# Golf MK4 and momo gear shift knob



## mr man (Aug 27, 2009)

Hi all







a noob here!








I just got a MK4 4 gti golf and was wondering if i could fit a momo gear shift knob and leather screw in momo gear boot to it with no problems? Do i need to make any mods to the shift stick itself to make it fit or will the universal fittings that come with the momo shift knob be ok? thanks for your time guys


----------



## mr man (Aug 27, 2009)

p.s.....i did read the thread about the momo shift knob and scr adaptor but i am a tad confused, just want confirmation that the momo shift knob and momo screw in shift boot will fit no problem without any modifications or scr adaptor. thanks again


----------



## mr man (Aug 27, 2009)

*Re: (mr man)*

anyone???


----------



## mr man (Aug 27, 2009)

*Re: (mr man)*

its universal shift knob by the way not a vw/audi specific one


----------



## mr man (Aug 27, 2009)

*Re: (mr man)*

a simple yes or no would be nice .....lol


----------



## mr man (Aug 27, 2009)

*Re: (mr man)*

seroiusly







...no one can give me an answer?


----------



## Gu VW (Dec 4, 2006)

*Re: (mr man)*

hey... Call someone who sells the knob and that way you can know for sure. I don't know myself but am learning the same question you're asking. gl.


----------



## eten_23 (Mar 19, 2009)

*Re: (Gu VW)*

I doubt that you can use a screw on type knob.
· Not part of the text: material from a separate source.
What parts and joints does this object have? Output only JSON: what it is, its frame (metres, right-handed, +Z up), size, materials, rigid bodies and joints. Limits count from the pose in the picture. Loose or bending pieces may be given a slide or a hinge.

I just replaced the knob on my GTI. The previous owner had used a disgraceful Wal-Mart knob and it just pulled right off. There were some retaining screws that secure it onto the sharft, but the knob itself doesn't screw onto the shaft. I replaced it with an .:R knob, and it had some plastic "fingers" that slid on over the shaft. I then used some screw clamps to prevent any movement. It had no wiggling now, and it looks 100x better. Hope that helped.


----------